The results may change over time, even for older literature, as the text mining is repeated and older material gets scanned and made available. But it would be good to have a recently retrieved background for TF-IDF for manuscript submission. Probably it is faster to read this in as a single static table, but if it does not take too long to generate it, it could be done every time from these searches_by_year results (makes it easier to update them, and make selections of specific years if wanted).

ReinV commented 4 years ago

With search_query.py, so that the results are consistent.

Ok. In that case I need to adjust the code of make_table.py because search_query.py saves results differently than the current searches_by_year files.

Probably it is faster to read this in as a single static table, but if it does not take too long to generate it, it could be done every time from these searches_by_year results (makes it easier to update them, and make selections of specific years if wanted).

I think it will take a while but if the make_table.py script is done for a whole folder of search results, than I think it is acceptable wait time.

magnuspalmblad commented 4 years ago

Right, I saved them as CSVs... But for consistency, I think it is best to use the same format for the searches by year as all other results. The existing files can be converted while waiting for the new searches to finish.

magnuspalmblad commented 4 years ago

Chugging along nicely - on 1963 now...

When I get a "connection failed" error - does the script retry, or will it miss some data then? I get this error occasionally.

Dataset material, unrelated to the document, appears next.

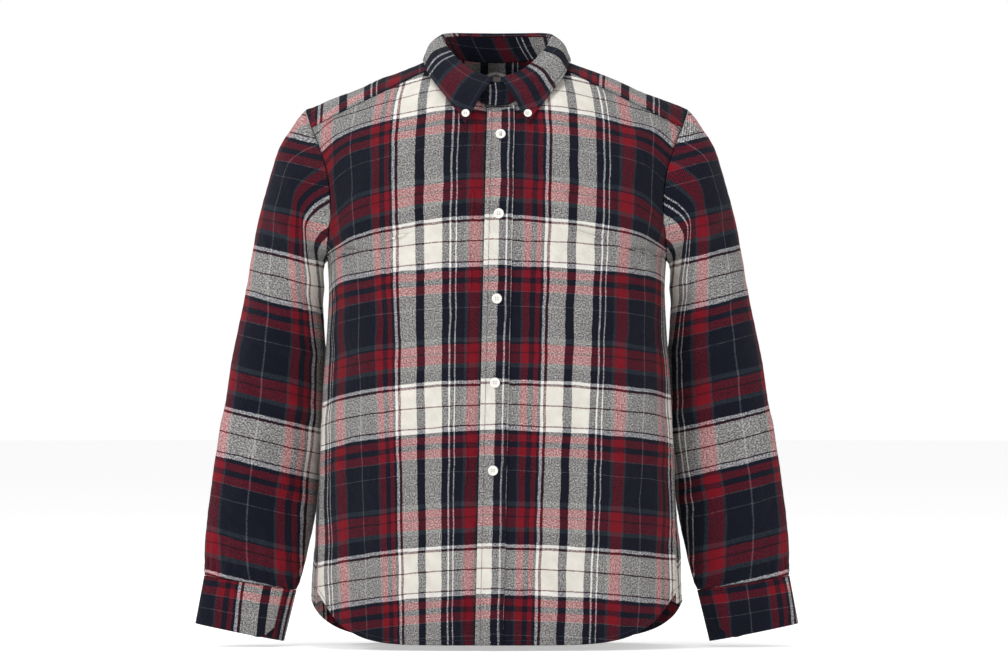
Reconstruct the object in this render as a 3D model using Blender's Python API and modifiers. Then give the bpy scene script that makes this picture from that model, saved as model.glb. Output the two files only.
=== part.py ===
"""Flannel shirt: a man's long-sleeved, button-down check shirt, in worn form with nobody in it.

Metres, +Z up. The front faces -Y and +X is the wearer's left. The origin is the centre of the
neck at the height where the shoulders meet the collar. Every cut piece is a thin wall of its
own: two fronts, placket, back, yoke, two sleeves with cuffs and sleeve plackets, collar stand,
collar leaf and the buttons. Neighbours along a seam stay SEAM apart.
"""

import math

import bmesh
import bpy
import numpy as np
from mathutils import Vector

# ---- driving sizes ----
CLOTH = 0.0010  # wall of one panel
DOUBLE_CLOTH = 0.0014  # wall of cuffs, stand, leaf and plackets
SEAM = 0.0003  # gap between neighbouring pieces
CORNER_SEAM = 0.00095  # the same gap where two pieces meet at an angle, across their outer faces
LAYER = DOUBLE_CLOTH + SEAM  # how far one layer lies outside the next
ROUNDNESS = 2.6  # power of the body's section: 2 is an ellipse, more is boxier

# The body's section at each height: half its width, its depth in front and its depth behind.
BODY = (
    # z, half_width, front_depth, back_depth
    (0.02, 0.243, 0.118, 0.112),
    (-0.08, 0.242, 0.119, 0.113),
    (-0.15, 0.236, 0.121, 0.114),
    (-0.20, 0.2245, 0.121, 0.113),
    (-0.24, 0.2125, 0.120, 0.112),
    (-0.30, 0.2120, 0.118, 0.109),
    (-0.40, 0.2190, 0.113, 0.105),
    (-0.50, 0.2250, 0.110, 0.103),
    (-0.60, 0.2310, 0.109, 0.103),
    (-0.72, 0.2370, 0.109, 0.104),
)

# Shoulders
RIDGE_AT_MIDDLE = 0.047  # height of the straight shoulder ridge, carried in to the middle
SHOULDER_SLOPE = 0.40
DOME = 0.20  # height over which the shoulders round over into the chest
NECK_BLEND = 0.09  # half width of the stretch of ridge that turns into the neckline
NECK_RISE = 0.009  # how far the neckline rises behind
NECK_DROP = 0.0365  # and how far it drops in front
FRONT_SEAM_ROLL = -math.radians(20)  # the yoke's front seam, as an angle over the shoulder
BACK_SEAM_Z = -0.100
SEAM_ROLL = SEAM / 0.12

# Neckline, an ellipse seen from above
NECK_HALF_WIDTH = 0.071
NECK_HALF_DEPTH = 0.0625
NECK_CENTRE_Y = -0.008
NECK_STEP = math.radians(12)
NECK_STEPS_TO_YOKE = 5
NECK_STEPS_OVER_SHOULDER = 5
SEAM_COLUMNS = 6  # along the yoke's front seam
BACK_COLUMNS = 20

# Armhole
ARMHOLE_TOP_X = 0.240
ARMHOLE_TOP_Z = -0.049
ARMHOLE_BOTTOM_Z = -0.237
ARMHOLE_STEPS = 9  # from the shoulder point down to the underarm point
ARMHOLE_PULL_FRONT = 0.0175  # how far the edge curves in towards the chest
ARMHOLE_PULL_BACK = 0.012
FRONT_SEAM_STEP = 2  # armhole steps at which the yoke's seams end
BACK_SEAM_STEP = 3

# Side seams and hem
SIDE_ANGLE_TOP = math.radians(89)
SIDE_ANGLE_HEM = math.radians(71)
SIDE_GAP = 0.0034  # radians from the seam's middle to each panel
HEM_FRONT = -0.716
HEM_BACK = -0.719
HEM_RISE_FRONT = 0.080
HEM_RISE_BACK = 0.066
HEM_POWER = 5.5
ROWS_BELOW_ARM = 12

# Front closure
PLACKET_WIDTH = 0.035
PLACKET_TOP_X = 0.0058
PLACKET_LEAN = 0.0227  # the closure drifts to the wearer's right going down
PLACKET_TOP_GAP = 0.0035
UNDERLAP = 0.033  # width of the right front that lies under the left
TUCK = 0.014  # width over which the right front dips under the left
TUCK_DEPTH = 0.0027
STRIP_COLUMNS = 3  # across the strip along the closure
COLLAR_BUTTON_RADIUS = 0.005
BUTTON_RADIUS = 0.0063
BUTTON_HEIGHT = 0.0024
BUTTON_STEPS = 16
BUTTON_GAP = 0.00055  # below a button, so that it clears cloth that curves under it
BUTTON_Z = (-0.083, -0.181, -0.286, -0.390, -0.499)

# Collar
STAND_TOP = (
    # neck_angle_deg, x, y, z
    (0, 0.000, -0.0655, -0.0180),
    (30, 0.0345, -0.0560, -0.0030),
    (60, 0.0600, -0.0300, 0.0230),
    (90, 0.0680, -0.0040, 0.0390),
    (120, 0.0590, 0.0250, 0.0445),
    (150, 0.0340, 0.0430, 0.0455),
    (180, 0.0000, 0.0490, 0.0455),
)
STAND_LAP = math.radians(14)
STAND_CORNER = 0.012
STAND_ROWS = 3
LEAF_EDGE = (
    # place_deg, x, y, height over the body
    (0, 0.0390, -0.0950, 0.0100),
    (14, 0.0480, -0.0890, 0.0090),
    (36, 0.0650, -0.0790, 0.0080),
    (64, 0.0860, -0.0540, 0.0070),
    (90, 0.0930, -0.0100, 0.0060),
    (120, 0.0830, 0.0370, 0.0070),
    (150, 0.0480, 0.0630, 0.0080),
    (180, 0.0000, 0.0700, 0.0080),
)
LEAF_END = math.radians(4)  # the leaves meet this far either side of the centre front
LEAF_COLUMNS = 14  # from one end to the centre back
LEAF_ROLL = 0.0035  # radius of the fold at the collar's top
LEAF_BULGE = 0.0030
LEAF_FALL_ROWS = 4
COLLAR_BUTTON_PLACE = 5  # degrees of leaf place
COLLAR_BUTTON_DOWN = 0.88  # share of the fall

# Sleeve sections from the armhole to the cuff, on the +X side.
SLEEVE = (
    # outer_x, outer_z, inner_x, inner_z, outer_y, inner_y, half_depth
    (0.2655, -0.0830, 0.2190, -0.2440, 0.001, 0.004, 0.0680),
    (0.2860, -0.1370, 0.2200, -0.2680, 0.002, 0.012, 0.0680),
    (0.3040, -0.2120, 0.2190, -0.3050, 0.004, 0.024, 0.0640),
    (0.3175, -0.2875, 0.2175, -0.3480, 0.006, 0.036, 0.0590),
    (0.3325, -0.3625, 0.2165, -0.4020, 0.008, 0.044, 0.0540),
    (0.3440, -0.4320, 0.2185, -0.4560, 0.008, 0.044, 0.0490),
    (0.3540, -0.4900, 0.2240, -0.5130, 0.006, 0.038, 0.0440),
    (0.3615, -0.5375, 0.2315, -0.5600, 0.004, 0.028, 0.0390),
    (0.3655, -0.5875, 0.2400, -0.6070, 0.002, 0.016, 0.0320),
    (0.3667, -0.6334, 0.2533, -0.6514, 0.000, 0.004, 0.0190),
)
SLEEVE_ROWS = 17
SLEEVE_COLUMNS = 2 * ARMHOLE_STEPS
SLEEVE_FOLDS = (
    # row, row_width, angle_deg, angle_width_deg, depth
    (2.6, 0.9, 150, 24, 0.0050),
    (4.2, 0.5, 118, 30, 0.0030),
    (5.1, 0.4, 200, 34, 0.0045),
    (5.8, 0.5, 78, 26, 0.0025),
    (7.1, 0.6, 236, 30, 0.0040),
    (8.6, 0.5, 60, 12, 0.0020),
    (8.8, 0.5, 106, 12, 0.0022),
    (8.7, 0.5, 252, 14, 0.0022),
)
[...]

ReinV commented 4 years ago

It will retry untill it retrieved the information, no information is lost, but I thought the script should send the "error" message anyways.

magnuspalmblad commented 4 years ago

Excellent!

magnuspalmblad commented 4 years ago

Now on 1988... As you mentioned, the searches will take longer and longer, the more results there are. They are now completed at a rate 1 year/day. If you want to start a sequence going from 2019 backwards, we can meet in the middle.

ReinV commented 4 years ago

Good idea, I will start the search.

magnuspalmblad commented 4 years ago

Searches are done up until April 2020. Will update the last few years, but closing the issue now.